* Begin *

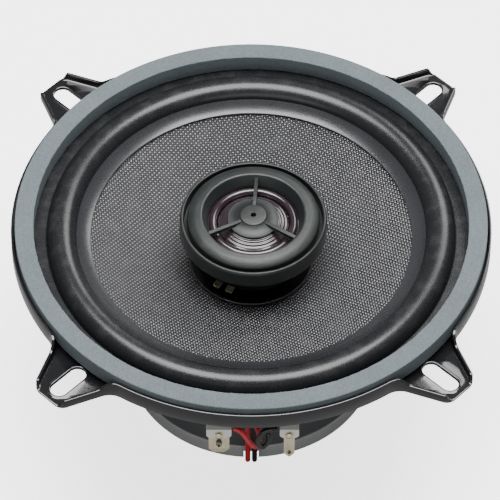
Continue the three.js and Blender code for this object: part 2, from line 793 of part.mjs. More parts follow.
// Slack leads of the tweeter: from the terminals down the motor's side, along the rear plate's
// groove and up through the post.
const redLead = [
  [-4.7, -59.8, 46.7], [-3, -60.3, 46], [-1.6, -60.2, 43.5], [-0.5, -59.9, 40.6], [0.7, -59.3, 37.9],
  [1.6, -58, 36.2], [2.2, -56.3, 37.3], [1.8, -54.6, 39.2], [0.3, -52.4, 39.3], [-0.9, -49.6, 36],
  [-1.1, -46, 30.6], [-1, -42.2, 22.5], [-0.95, -39.2, 14.5], [-0.95, -37.8, 8], [-0.95, -37.6, 3.6],
  [-0.95, -37, 1.8], [-0.95, -35.6, 1.1], [-0.95, -26, 1.1], [-0.95, -15, 1.1], [-0.95, -5.4, 1.1],
  [-0.6, -2.9, 1.7], [-0.4, -1.4, 3.7], [-0.35, -1.2, 8], [-0.35, -1.2, 22], [-0.35, -1.2, 34],
  [-0.35, -0.4, 37.6], [-0.35, 0.8, 39.9],
];
const blackLead = [
  [7.1, -59.8, 46.5], [5, -60.3, 46.7], [3, -60.7, 45.7], [1.9, -60.9, 43.1], [2.1, -60.7, 40.5],
  [3, -60.2, 38.8], [4.2, -59.8, 39.8], [4.8, -59.4, 41.6], [4.6, -58.8, 42.9], [3.7, -56.8, 42.3],
  [2.7, -54, 40.7], [1.9, -50.4, 36.8], [1.2, -46.2, 30.8], [1, -42.2, 22.5], [0.95, -39.2, 14.5],
  [0.95, -37.8, 8], [0.95, -37.6, 3.6], [0.95, -37, 1.8], [0.95, -35.6, 1.1], [0.95, -26, 1.1],
  [0.95, -15, 1.1], [0.95, -5.4, 1.1], [1.3, -2.9, 1.7], [1.5, -1.4, 3.7], [1.55, -1.2, 8],
  [1.55, -1.2, 22], [1.55, -1.4, 36], [1.9, -1.7, 41], [1.9, -1.7, 46.4],
];

function tinsel({ centre }) {
  const lean = Math.sign(centre);
  return wire([
    [centre, -48.7, 45], [centre, -46.4, 44],
    [centre - lean * 0.8, -42, 42.9], [centre - lean * 1.8, -37.5, 44],
    [centre - lean * 2.6, -34, 46.6], [centre - lean * 3, -32, 48.6],
  ], tinselDiameter, 6, 12);
}

// ---------------------------------------------------------------- assembly
const speaker = new THREE.Group();
const tweeter = new THREE.Group();
tweeter.position.x = tweeterOffset;
speaker.add(tweeter);

function add(name, geometry, material, group = speaker) {
  const mesh = new THREE.Mesh(solid(geometry), material);
  mesh.name = name;
  group.add(mesh);
}

add('basket', basket(), paint());
add('gasket', ring(gasketInnerRadius, gasketOuterRadius, gasketBottom, gasketTop, ROUND), foam());
add('yoke', yoke(), steel());
add('magnet', magnet(), ferrite());
add('top_plate', topPlate(), steel());

add('cone', turned(coneProfile()), weave());
add('neck_ring', neckRing(), blackPlastic());
add('surround', surround(), rubber());
add('spider', spider(), spiderCloth());
const coilFormer = ring(formerInner, formerOuter, topPlateBottom - 2, neckTop + formerProud);
add('voice_coil_former', coilFormer, formerFilm());
add('voice_coil_winding', windingRing(coilInner, coilOuter, coilMiddle, coilHeight), copper());

add('tweeter_post', tweeterPost(), blackPlastic(), tweeter);
add('post_nut', postNut(), blackPlastic(), tweeter);
add('tweeter_housing', tweeterHousing(), blackPlastic(), tweeter);
add('tweeter_face', tweeterFace(), sandedPlastic(), tweeter);
add('tweeter_dome', tweeterDome(), domeFilm(), tweeter);
add('tweeter_suspension', tweeterSuspension(), domeFilm(), tweeter);
add('tweeter_coil_former', tweeterFormer(), formerFilm(), tweeter);
add('tweeter_coil_winding', tweeterWinding(), copper(), tweeter);
add('tweeter_yoke', tweeterYoke(), steel(), tweeter);
add('tweeter_magnet', disc(tweeterMagnetRadius, tweeterMagnetBottom, tweeterMagnetTop), nickel(), tweeter);
add('tweeter_pole_plate', disc(tweeterPoleRadius, tweeterMagnetTop + FIT_GAP, potTop), steel(), tweeter);
add('tweeter_tag_positive', tweeterTag(tagAngles.positive), brass(), tweeter);
add('tweeter_tag_negative', tweeterTag(tagAngles.negative), brass(), tweeter);
add('filter_capacitor', filterCapacitor(), sleeve(), tweeter);

for (const terminal of terminals) {
  add(`insulator_${terminal.side}`, insulator(terminal), clearPlastic());
  add(`terminal_${terminal.side}`, terminalTab(terminal), brass());
  add(`rivet_${terminal.side}`, rivet(terminal), brass());
  add(`tinsel_lead_${terminal.side}`, tinsel(terminal), copper());
}
add('lead_red', wire(redLead, leadDiameter, 8, 46), redInsulation());
add('lead_black', wire(blackLead, leadDiameter, 8, 48), blackInsulation());

export default speaker;
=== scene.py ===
import math

import bmesh
import bpy
import numpy as np
from bpy.props import FloatProperty, FloatVectorProperty, PointerProperty
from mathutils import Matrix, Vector
from mathutils.geometry import tessellate_polygon


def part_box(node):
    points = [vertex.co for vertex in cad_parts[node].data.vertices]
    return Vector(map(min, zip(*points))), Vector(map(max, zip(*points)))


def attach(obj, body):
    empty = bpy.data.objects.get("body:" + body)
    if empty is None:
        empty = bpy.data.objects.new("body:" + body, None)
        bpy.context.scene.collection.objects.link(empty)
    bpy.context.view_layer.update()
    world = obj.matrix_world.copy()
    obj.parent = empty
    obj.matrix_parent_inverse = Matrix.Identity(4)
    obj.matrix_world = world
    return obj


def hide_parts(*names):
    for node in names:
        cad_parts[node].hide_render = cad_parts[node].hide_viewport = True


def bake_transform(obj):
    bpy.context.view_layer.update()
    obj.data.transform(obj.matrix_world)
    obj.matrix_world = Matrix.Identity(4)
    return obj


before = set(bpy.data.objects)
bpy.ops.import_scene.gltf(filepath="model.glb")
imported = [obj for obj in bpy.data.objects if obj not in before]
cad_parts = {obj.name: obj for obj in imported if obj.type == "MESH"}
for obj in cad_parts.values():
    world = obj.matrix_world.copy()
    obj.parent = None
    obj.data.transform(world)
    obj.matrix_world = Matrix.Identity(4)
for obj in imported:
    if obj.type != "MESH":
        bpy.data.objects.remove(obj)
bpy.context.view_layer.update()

bl_info = {
    "name": "Coaxial Car Speaker",
    "version": (1, 0, 0),
    "blender": (4, 5, 0),
    "location": "View3D > Sidebar > Speaker",
    "description": "Builds a coaxial car speaker with a woven cone on its CAD part",
    "category": "Add Mesh",
}

MM = 0.001
FINE = 256  # sides of a large turned piece
MEDIUM = 128  # sides of a small turned piece
EAR_COUNT = 4
EAR_TURN = math.radians(1)


def span(node):
    """Lowest and highest height of a CAD node, in millimetres."""
    low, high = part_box(node)
    return low.z / MM, high.z / MM


def middle_x(node):
    """Place of a CAD node's middle along X, in millimetres."""
    low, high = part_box(node)
    return (low.x + high.x) / 2 / MM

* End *

Short task:
Repeat the listing exactly, from its first line to its last.

Solution for this problem:
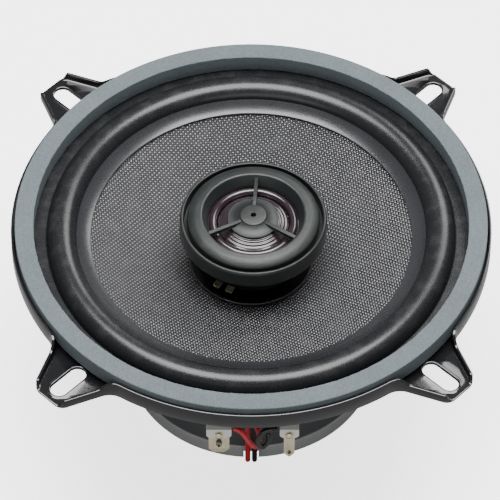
Continue the three.js and Blender code for this object: part 2, from line 793 of part.mjs. More parts follow.
// Slack leads of the tweeter: from the terminals down the motor's side, along the rear plate's
// groove and up through the post.
const redLead = [
  [-4.7, -59.8, 46.7], [-3, -60.3, 46], [-1.6, -60.2, 43.5], [-0.5, -59.9, 40.6], [0.7, -59.3, 37.9],
  [1.6, -58, 36.2], [2.2, -56.3, 37.3], [1.8, -54.6, 39.2], [0.3, -52.4, 39.3], [-0.9, -49.6, 36],
  [-1.1, -46, 30.6], [-1, -42.2, 22.5], [-0.95, -39.2, 14.5], [-0.95, -37.8, 8], [-0.95, -37.6, 3.6],
  [-0.95, -37, 1.8], [-0.95, -35.6, 1.1], [-0.95, -26, 1.1], [-0.95, -15, 1.1], [-0.95, -5.4, 1.1],
  [-0.6, -2.9, 1.7], [-0.4, -1.4, 3.7], [-0.35, -1.2, 8], [-0.35, -1.2, 22], [-0.35, -1.2, 34],
  [-0.35, -0.4, 37.6], [-0.35, 0.8, 39.9],
];
const blackLead = [
  [7.1, -59.8, 46.5], [5, -60.3, 46.7], [3, -60.7, 45.7], [1.9, -60.9, 43.1], [2.1, -60.7, 40.5],
  [3, -60.2, 38.8], [4.2, -59.8, 39.8], [4.8, -59.4, 41.6], [4.6, -58.8, 42.9], [3.7, -56.8, 42.3],
  [2.7, -54, 40.7], [1.9, -50.4, 36.8], [1.2, -46.2, 30.8], [1, -42.2, 22.5], [0.95, -39.2, 14.5],
  [0.95, -37.8, 8], [0.95, -37.6, 3.6], [0.95, -37, 1.8], [0.95, -35.6, 1.1], [0.95, -26, 1.1],
  [0.95, -15, 1.1], [0.95, -5.4, 1.1], [1.3, -2.9, 1.7], [1.5, -1.4, 3.7], [1.55, -1.2, 8],
  [1.55, -1.2, 22], [1.55, -1.4, 36], [1.9, -1.7, 41], [1.9, -1.7, 46.4],
];

function tinsel({ centre }) {
  const lean = Math.sign(centre);
  return wire([
    [centre, -48.7, 45], [centre, -46.4, 44],
    [centre - lean * 0.8, -42, 42.9], [centre - lean * 1.8, -37.5, 44],
    [centre - lean * 2.6, -34, 46.6], [centre - lean * 3, -32, 48.6],
  ], tinselDiameter, 6, 12);
}

// ---------------------------------------------------------------- assembly
const speaker = new THREE.Group();
const tweeter = new THREE.Group();
tweeter.position.x = tweeterOffset;
speaker.add(tweeter);

function add(name, geometry, material, group = speaker) {
  const mesh = new THREE.Mesh(solid(geometry), material);
  mesh.name = name;
  group.add(mesh);
}

add('basket', basket(), paint());
add('gasket', ring(gasketInnerRadius, gasketOuterRadius, gasketBottom, gasketTop, ROUND), foam());
add('yoke', yoke(), steel());
add('magnet', magnet(), ferrite());
add('top_plate', topPlate(), steel());

add('cone', turned(coneProfile()), weave());
add('neck_ring', neckRing(), blackPlastic());
add('surround', surround(), rubber());
add('spider', spider(), spiderCloth());
const coilFormer = ring(formerInner, formerOuter, topPlateBottom - 2, neckTop + formerProud);
add('voice_coil_former', coilFormer, formerFilm());
add('voice_coil_winding', windingRing(coilInner, coilOuter, coilMiddle, coilHeight), copper());

add('tweeter_post', tweeterPost(), blackPlastic(), tweeter);
add('post_nut', postNut(), blackPlastic(), tweeter);
add('tweeter_housing', tweeterHousing(), blackPlastic(), tweeter);
add('tweeter_face', tweeterFace(), sandedPlastic(), tweeter);
add('tweeter_dome', tweeterDome(), domeFilm(), tweeter);
add('tweeter_suspension', tweeterSuspension(), domeFilm(), tweeter);
add('tweeter_coil_former', tweeterFormer(), formerFilm(), tweeter);
add('tweeter_coil_winding', tweeterWinding(), copper(), tweeter);
add('tweeter_yoke', tweeterYoke(), steel(), tweeter);
add('tweeter_magnet', disc(tweeterMagnetRadius, tweeterMagnetBottom, tweeterMagnetTop), nickel(), tweeter);
add('tweeter_pole_plate', disc(tweeterPoleRadius, tweeterMagnetTop + FIT_GAP, potTop), steel(), tweeter);
add('tweeter_tag_positive', tweeterTag(tagAngles.positive), brass(), tweeter);
add('tweeter_tag_negative', tweeterTag(tagAngles.negative), brass(), tweeter);
add('filter_capacitor', filterCapacitor(), sleeve(), tweeter);

for (const terminal of terminals) {
  add(`insulator_${terminal.side}`, insulator(terminal), clearPlastic());
  add(`terminal_${terminal.side}`, terminalTab(terminal), brass());
  add(`rivet_${terminal.side}`, rivet(terminal), brass());
  add(`tinsel_lead_${terminal.side}`, tinsel(terminal), copper());
}
add('lead_red', wire(redLead, leadDiameter, 8, 46), redInsulation());
add('lead_black', wire(blackLead, leadDiameter, 8, 48), blackInsulation());

export default speaker;
=== scene.py ===
import math

import bmesh
import bpy
import numpy as np
from bpy.props import FloatProperty, FloatVectorProperty, PointerProperty
from mathutils import Matrix, Vector
from mathutils.geometry import tessellate_polygon


def part_box(node):
    points = [vertex.co for vertex in cad_parts[node].data.vertices]
    return Vector(map(min, zip(*points))), Vector(map(max, zip(*points)))


def attach(obj, body):
    empty = bpy.data.objects.get("body:" + body)
    if empty is None:
        empty = bpy.data.objects.new("body:" + body, None)
        bpy.context.scene.collection.objects.link(empty)
    bpy.context.view_layer.update()
    world = obj.matrix_world.copy()
    obj.parent = empty
    obj.matrix_parent_inverse = Matrix.Identity(4)
    obj.matrix_world = world
    return obj


def hide_parts(*names):
    for node in names:
        cad_parts[node].hide_render = cad_parts[node].hide_viewport = True


def bake_transform(obj):
    bpy.context.view_layer.update()
    obj.data.transform(obj.matrix_world)
    obj.matrix_world = Matrix.Identity(4)
    return obj


before = set(bpy.data.objects)
bpy.ops.import_scene.gltf(filepath="model.glb")
imported = [obj for obj in bpy.data.objects if obj not in before]
cad_parts = {obj.name: obj for obj in imported if obj.type == "MESH"}
for obj in cad_parts.values():
    world = obj.matrix_world.copy()
    obj.parent = None
    obj.data.transform(world)
    obj.matrix_world = Matrix.Identity(4)
for obj in imported:
    if obj.type != "MESH":
        bpy.data.objects.remove(obj)
bpy.context.view_layer.update()

bl_info = {
    "name": "Coaxial Car Speaker",
    "version": (1, 0, 0),
    "blender": (4, 5, 0),
    "location": "View3D > Sidebar > Speaker",
    "description": "Builds a coaxial car speaker with a woven cone on its CAD part",
    "category": "Add Mesh",
}

MM = 0.001
FINE = 256  # sides of a large turned piece
MEDIUM = 128  # sides of a small turned piece
EAR_COUNT = 4
EAR_TURN = math.radians(1)


def span(node):
    """Lowest and highest height of a CAD node, in millimetres."""
    low, high = part_box(node)
    return low.z / MM, high.z / MM


def middle_x(node):
    """Place of a CAD node's middle along X, in millimetres."""
    low, high = part_box(node)
    return (low.x + high.x) / 2 / MM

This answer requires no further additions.